Cairo University, known as the Egyptian University from 1908 to 1940, and King Fuad I University from 1940 to 1952, is Egypt’s premier public university. Its main campus is in Giza, immediately across the Nile from Cairo.

It was founded on 21 December 1908; however, after being housed in various parts of Cairo, its faculties, beginning with the Faculty of Arts, were established on its current main campus in Giza in October 1929.

It is the second oldest institution of higher education in Egypt after Al Azhar University, notwithstanding the pre-existing higher professional schools that later became constituent colleges of the university.

It was founded and funded as the Egyptian University by a committee of private citizens with royal patronage in 1908 and became a state institution under King Fuad I in 1925. In 1940, four years following his death, the University was renamed King Fuad I University in his honor.

It was renamed a second time after the Egyptian revolution of 1952. The University currently enrolls approximately 155,000 students in 20 faculties. It counts three Nobel Laureates among its graduates and is one of the 50 largest institutions of higher education in the world by enrollment.

5. University of Johannesburg South Africa (QS Rank = 501-510)

The University of Johannesburg (UJ) is a public university located in Johannesburg, South Africa. The University of Johannesburg came into existence on 1 January 2005 as the result of a merger between the Rand Afrikaans University (RAU), the Technikon Witwatersrand (TWR) and the Soweto and East Rand campuses of Vista University.

Prior to the merger, the Daveyton and Soweto campuses of the former Vista University had been incorporated into RAU. As a result of the merger of Rand Afrikaans University (RAU), it is common for alumni to refer to the university as RAU.

The Vice-Chancellor and Principal of UJ is Professor Tshilidzi Marwala. Between 2005 and 2017, UJ’s Vice-Chancellor and Principal was Prof Ihron Lester Rensburg.

The newly emerged institution is one of the largest comprehensive contact universities in South Africa from the 26 public universities that make up the higher education system.

UJ has transformed into a diverse, inclusive, transformational and collegial institution, with a student population of over 50 000, of which more than 3000 are international students from 80 countries.

4. Stellenbosch University South Africa (QS Rank = 427)

Stellenbosch University is a public research university situated in Stellenbosch, a town in the Western Cape province of South Africa.

Stellenbosch is jointly the oldest university in South Africa and the oldest extant university in Sub-Saharan Africa alongside the University of Cape Town which received full university status on the same day in 1918.

Stellenbosch University (abbreviated as SU) designed and manufactured Africa’s first microsatellite, SUNSAT, launched in 1999.
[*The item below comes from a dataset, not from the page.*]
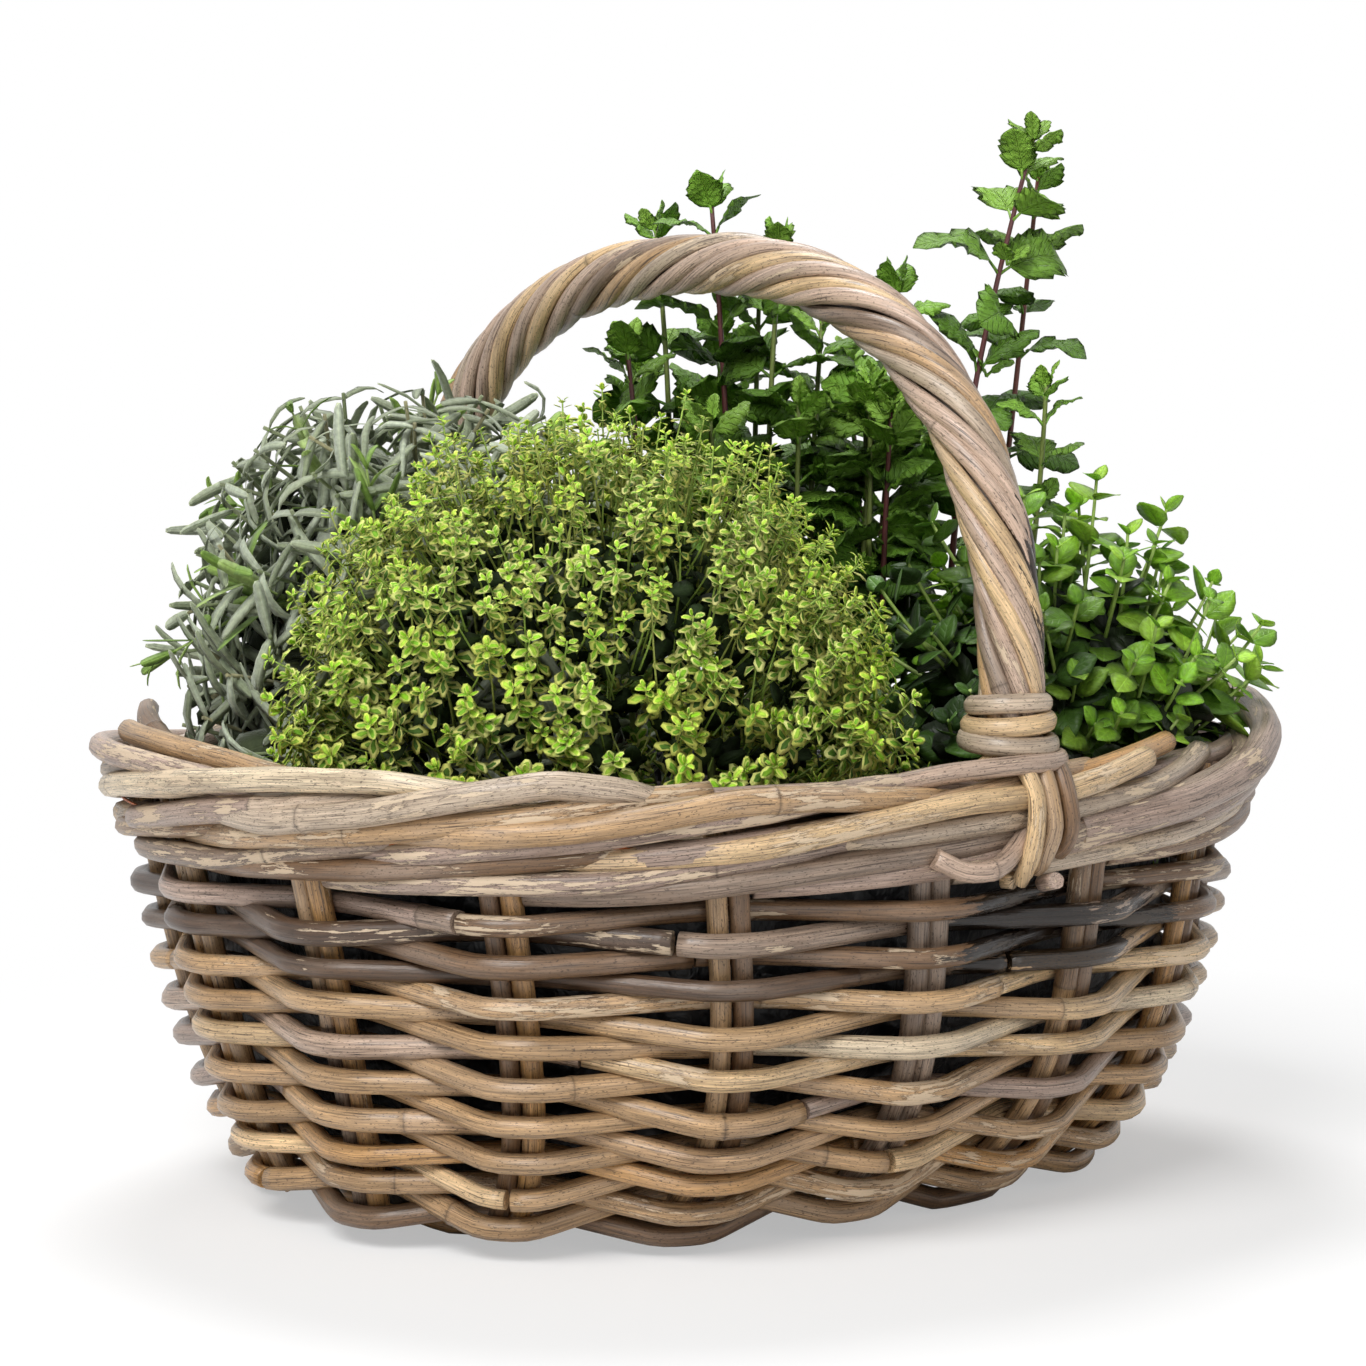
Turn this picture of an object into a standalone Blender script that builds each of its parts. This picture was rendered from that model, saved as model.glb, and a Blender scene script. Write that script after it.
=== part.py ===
"""A basket of potted herbs: mint with thyme, lavender and oregano in a lined rattan basket.

Metres, +Z up. The origin is on the floor under the middle of the basket, +X runs along the
long side of the oval and the arched handle stands in the plane X = 0.
"""

import math
import random

import bmesh
import bpy
from mathutils import Vector

# ---- driving dimensions ----
STAKE_PAIRS = 16
WEAVER_ROWS = 16
STAKE_HALF_LENGTH = 0.1985     # stake line of the oval at the rim
STAKE_HALF_WIDTH = 0.1655
OVAL_POWER = 2.35               # 2 is an ellipse, more is squarer
RIM_HEIGHT = 0.157
LENGTH_TAPER = (0.195, 0.03)   # even taper of the wall, and its tuck under at the foot
WIDTH_TAPER = (0.08, 0.38)
TUCK_POWER = 5.0
STAKE_FOOT_Z = 0.0045
STAKE_TOP_Z = 0.1465

STAKE_HALF_DEPTH = 0.0034      # a pair of rods side by side, through the wall
STAKE_HALF_BREADTH = 0.0068
WEAVER_RADIUS = 0.0028
WEAVER_OFFSET = 0.0072         # from the stake line to a weaver that passes a stake
FIRST_ROW_ARC = 0.0085         # lowest weaver, measured up the stake
LAST_ROW_Z = 0.1148
WALE_RADIUS = 0.0039
WALE_OFFSET = 0.0077
WALE_HEIGHTS = (0.1262, 0.1344, 0.1426)
BORDER_RADIUS = 0.0042
BORDER_Z = 0.1524
BORDER_OFFSETS = (0.0125, 0.0035)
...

Stellenbosch University was the first African university to sign the Berlin Declaration on Open Access to Knowledge in the Sciences and Humanities.
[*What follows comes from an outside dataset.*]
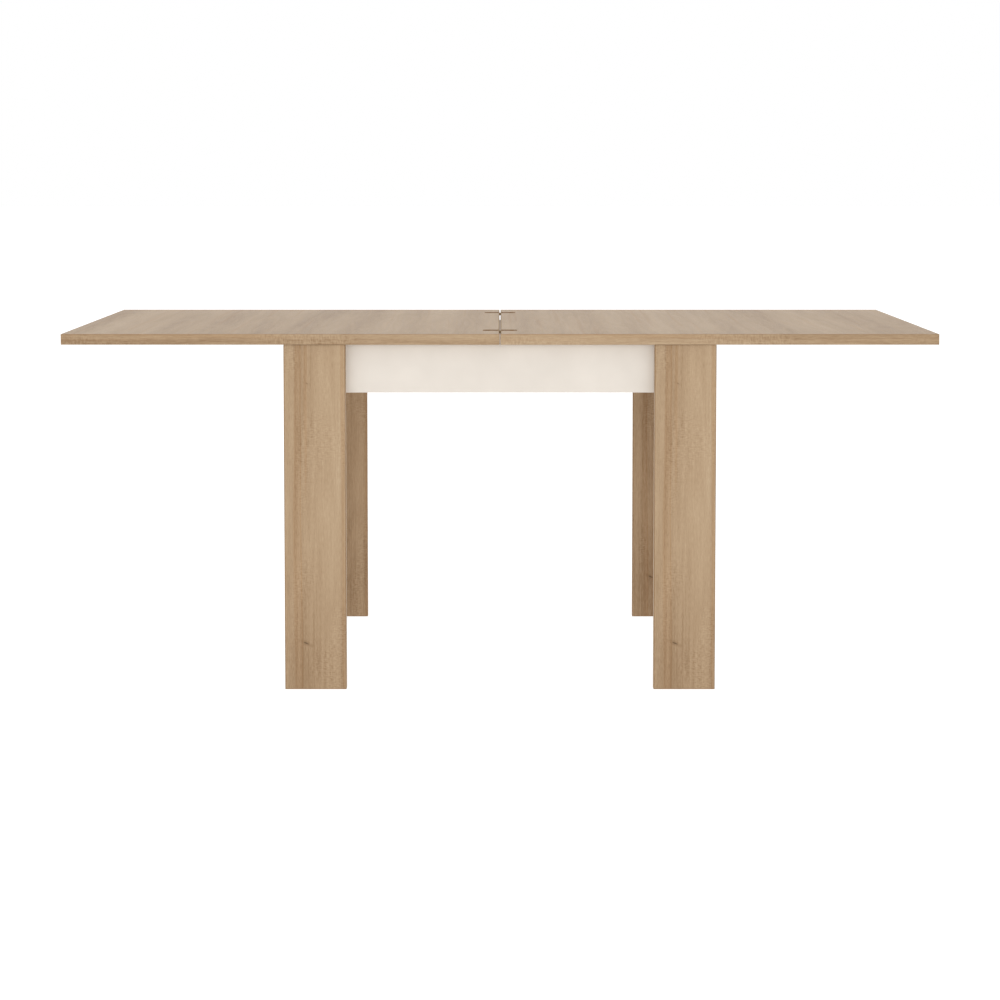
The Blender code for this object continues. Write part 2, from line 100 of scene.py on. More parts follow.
# The leg bolts' places, and the corner blocks' arms, tips, underside and top
BOLT_AT, BOLT_Z = 0.350, 0.664
BLOCK_ARM, BLOCK_TIP, BLOCK_LOW, BLOCK_HIGH = 0.040, 0.004, 0.622, 0.704
# The camera's place, focal length, tilt in degrees and shift
CAMERA_AT, LENS, TILT, SHIFT = (0, -5.7536, 1.0849), 93.31, 4.094, -0.15
# The key light's place, the point it looks at, its side and its power
KEY_AT, KEY_AIM, KEY_SIDE, KEY_WATTS = (-3.2, -4.6, 4.2), (0, 0, 0.5), 3.5, 12
# The studio's light by the sine of the height it comes from, and how strong the strongest is
WALLS = ((0.0, 1.0), (0.26, 1.0), (0.34, 0.18), (0.90, 0.55))
WALL_LIGHT = 2.05
# Half the floor's side, its grey and its own light, which together make it white
FLOOR_HALF, FLOOR_GREY, FLOOR_LIGHT = 60, 0.30, 0.92
ENDS = {"front": -1, "back": 1}
SIDES = {"left": -1, "right": 1}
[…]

The students of Stellenbosch University are nicknamed “Maties”. The term probably arises from the Afrikaans word “tamatie” (meaning tomato, and referring to the maroon sport uniforms and blazer colour). An alternative theory is that the term comes from the Afrikaans colloquialism maat (meaning “buddy” or “mate”) originally used diminutively (“maatjie”) by the students of the University of Cape Town’s precursor, the South African College.

3. University of Witwatersrand South Africa (QS Rank = 400)

The University of the Witwatersrand, Johannesburg, is a multi-campus South African public research university situated in the northern areas of central Johannesburg.

It is more commonly known as Wits University or Wits. The university has its roots in the mining industry, as do Johannesburg and the Witwatersrand in general. Founded in 1896 as the South African School of Mines in Kimberley, it is the third oldest South African university in continuous operation.

The university has an enrolment of 40,259 students as of 2018, of which approximately 20 percent live on campus in the university’s 17 residences. 63 percent of the university’s total enrolment is for undergraduate study, with 35 percent being postgraduate and the remaining 2 percent being Occasional Students.

The 2017 Academic Ranking of World Universities (ARWU) places Wits University, with its overall score, as the highest ranked university in Africa. Wits was ranked as the top university in South Africa in the Center for World University Rankings (CWUR) in 2016. According to the CWUR rankings, Wits occupies this ranking position since 2014.

2. The American University in Cairo Egypt (QS Rank =395)

Best universities in Africa

The American University in Cairo is an independent, English language, private, research university in Cairo, Egypt. The university offers American-style learning programs at the undergraduate, graduate and professional levels, along with a continuing education program.

The AUC student body represents over 50 countries. AUC’s faculty members, adjunct teaching staff and visiting lecturers are internationally diverse and include academics, business professionals, diplomats, journalists, writers and others from the United States, Egypt and other countries.

AUC holds institutional accreditation from the Middle States Commission on Higher Education (MSCHE) and from Egypt’s National Authority for Quality Assurance and Assessment of Education.

1. UCT Graduate School of Business South Africa (QS Rank = 198)

The Graduate School of Business (GSB) is the business school of the University of Cape Town (UCT), South Africa’s oldest university.

The School’s programmes include the Masters in Business Administration (MBA), the Executive MBA, and the Postgraduate Diploma in Management Practice (PgDip) – each targeting a different level of management.

Executive Education at the GSB offers open-enrolment short courses, focusing on a wide range of development requirements. The department also develops short courses and customised programmes for corporate clients.